400 Irish priests claim new Mass translation is ‘elitist and sexist’
#23
(02-04-2011, 07:07 PM)Bakuryokuso Wrote:
(02-04-2011, 06:59 PM)Vetus Ordo Wrote: It never ends, does it?

Nope. Bizarre beyond belief. The local priest (of Irish descent) that I spoke with offers a Latin Novus Ordo once a month so I figured he'd be for the new translation since it's more faithful to the Latin, but he's rather against it.

He feels it's full of Latinizations, like "consubstantial" instead of "one in being" in the Nicene Creed which he feels folks won't understand.

Also, the French translation is not changing. In French they've always said "and with your spirit" and "for you and for many", but the French NO also says "he took the cup" whereas the old English NO said "cup" but the new will say "chalice". He's upset about that because he figures Jesus used a cup not a chalice and it's not fair to impose a new translation on the English but not the French.

He also feels the change from "Lord, I am not worthy to receive you" to "Lord, I am not worthy that you should enter under my roof" will be incomprehensible to many parishioners who don't realize its Gospel origin.

He thinks the new translation could result in a similar decrease in church attendance as was seen in the switch from the Latin TLM to the original English NO.

"He also feels the change from "Lord, I am not worthy to receive you" to "Lord, I am not worthy that you should enter under my roof" will be incomprehensible to many parishioners who don't realize its Gospel origin." 

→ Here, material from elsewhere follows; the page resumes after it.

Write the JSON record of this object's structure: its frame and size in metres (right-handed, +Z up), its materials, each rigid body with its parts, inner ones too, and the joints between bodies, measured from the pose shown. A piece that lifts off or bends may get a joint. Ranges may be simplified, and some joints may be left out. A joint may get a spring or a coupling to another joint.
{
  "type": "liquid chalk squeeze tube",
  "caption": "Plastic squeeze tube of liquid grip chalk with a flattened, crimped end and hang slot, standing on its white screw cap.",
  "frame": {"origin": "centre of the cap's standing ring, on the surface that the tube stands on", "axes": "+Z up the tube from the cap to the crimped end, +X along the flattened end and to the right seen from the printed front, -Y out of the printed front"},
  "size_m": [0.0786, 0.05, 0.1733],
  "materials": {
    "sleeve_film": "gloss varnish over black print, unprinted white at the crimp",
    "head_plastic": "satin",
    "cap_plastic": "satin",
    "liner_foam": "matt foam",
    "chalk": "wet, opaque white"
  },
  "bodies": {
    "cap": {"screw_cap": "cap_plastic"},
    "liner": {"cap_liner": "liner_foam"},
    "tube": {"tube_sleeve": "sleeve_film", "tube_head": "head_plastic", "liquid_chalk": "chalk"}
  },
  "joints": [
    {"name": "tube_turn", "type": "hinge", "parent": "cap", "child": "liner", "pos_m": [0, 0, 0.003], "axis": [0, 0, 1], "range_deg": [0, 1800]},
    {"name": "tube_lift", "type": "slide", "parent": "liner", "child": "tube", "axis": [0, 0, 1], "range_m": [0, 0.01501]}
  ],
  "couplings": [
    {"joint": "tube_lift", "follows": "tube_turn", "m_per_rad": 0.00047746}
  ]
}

what a lame excuse!  it's the priests' job to teach their parishioners why the changes are being made.  it's on him and all other priests to explain the Gospel origin.  it's legal for him to read scripture during a homily or during an announcement about the changes in the missal.

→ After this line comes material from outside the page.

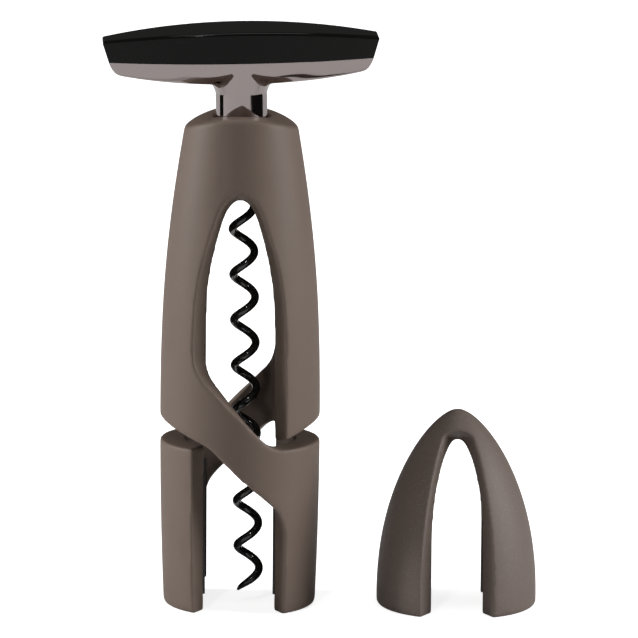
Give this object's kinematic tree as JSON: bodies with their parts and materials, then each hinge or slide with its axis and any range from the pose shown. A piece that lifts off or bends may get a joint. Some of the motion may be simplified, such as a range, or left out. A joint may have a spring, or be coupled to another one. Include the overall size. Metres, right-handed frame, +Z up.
{
  "type": "self-pulling corkscrew with foil cutter",
  "caption": "T-handled continuous-turn corkscrew: coated worm in a bell-shaped cut-away frame that sits on the bottle neck, with a matching arch-shaped foil cutter.",
  "frame": {"origin": "the worm's axis at the surface that the frame stands on", "axes": "+Z up along the worm, +X towards the foil cutter, -Y to the front with the window"},
  "size_m": [0.1262, 0.0462, 0.1685],
  "materials": {
    "soft_touch_taupe": "soft-touch coating, matte with a fine grain",
    "pad_rubber": "matte",
    "bush_nylon": "satin black",
    "bright_steel": "machined",
    "chrome_plate": "mirror polished",
    "gloss_black": "piano black gloss",
    "worm_coating": "black non-stick coating, semi-gloss"
  },
  "bodies": {
    "frame": {"frame_shell": "soft_touch_taupe", "neck_guide_pad_left": "pad_rubber", "neck_guide_pad_right": "pad_rubber", "worm_guide_bush": "bush_nylon", "bush_retaining_ring": "bright_steel"},
    "thrust_washer": {"thrust_washer": "bush_nylon"},
    "handle": {"handle_casting": "chrome_plate", "handle_cover": "gloss_black", "worm_hub": "bright_steel", "hub_washer": "bright_steel", "hub_nut": "bright_steel", "worm": "worm_coating"},
    "foil_cutter": {"foil_cutter_shell": "soft_touch_taupe", "wheel_carrier_right": "bush_nylon", "wheel_carrier_left": "bush_nylon", "wheel_pin_1": "bright_steel", "wheel_pin_2": "bright_steel", "wheel_pin_3": "bright_steel", "wheel_pin_4": "bright_steel"},
    "cutting_wheel_1": {"cutting_wheel_1": "bright_steel"},
    "cutting_wheel_2": {"cutting_wheel_2": "bright_steel"},
    "cutting_wheel_3": {"cutting_wheel_3": "bright_steel"},
    "cutting_wheel_4": {"cutting_wheel_4": "bright_steel"}
  },
  "joints": [
    {"name": "spindle_lift", "type": "slide", "parent": "frame", "child": "thrust_washer", "axis": [-0.0192, 0, 0.9998], "range_m": [0, 0.11]},
    {"name": "handle_spin", "type": "hinge", "parent": "thrust_washer", "child": "handle", "pos_m": [0, 0, 0.145], "axis": [-0.0192, 0, 0.9998], "continuous": true},
    {"name": "foil_cutter_lift", "type": "slide", "parent": "frame", "child": "foil_cutter", "axis": [0, 0, 1], "range_m": [0, 0.06]},
    {"name": "cutting_wheel_1_spin", "type": "hinge", "parent": "foil_cutter", "child": "cutting_wheel_1", "pos_m": [0.07865, -0.00664, 0.008], "axis": [0, 0, 1], "continuous": true},
    {"name": "cutting_wheel_2_spin", "type": "hinge", "parent": "foil_cutter", "child": "cutting_wheel_2", "pos_m": [0.07865, 0.00664, 0.008], "axis": [0, 0, 1], "continuous": true},
    {"name": "cutting_wheel_3_spin", "type": "hinge", "parent": "foil_cutter", "child": "cutting_wheel_3", "pos_m": [0.04735, 0.00664, 0.008], "axis": [0, 0, 1], "continuous": true},
    {"name": "cutting_wheel_4_spin", "type": "hinge", "parent": "foil_cutter", "child": "cutting_wheel_4", "pos_m": [0.04735, -0.00664, 0.008], "axis": [0, 0, 1], "continuous": true}
  ]
}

"He thinks the new translation could result in a similar decrease in church attendance as was seen in the switch from the Latin TLM to the original English NO."

i would be very surprised if that happened.  it's just not that big a deal.  people may, no, people will gripe because people always gripe about changes, especially changes that seem pointless.


re: 'cup' being changed to 'chalice,'  the Douay-Rheims has Jesus using a chalice, so it's more correct and priests need to know this and point it out to stop some of the griping.  other Catholic Bibles may say 'cup,' but priests can still state that the original English translation of the Vulgate done by Catholics says 'chalice.'


i don't buy into the argument that people won't understand what 'consubstantial' means, but i'm not sure why it was thought necessary to change 'one in being' to 'consubstantial.'  'one in being' is clear and rather poetic. 

maybe somebody can explain to me why it's important for us to say 'consubstantial'? i get the feeling it was put in there by some imp to give people something to complain about rather than for any serious theological reason.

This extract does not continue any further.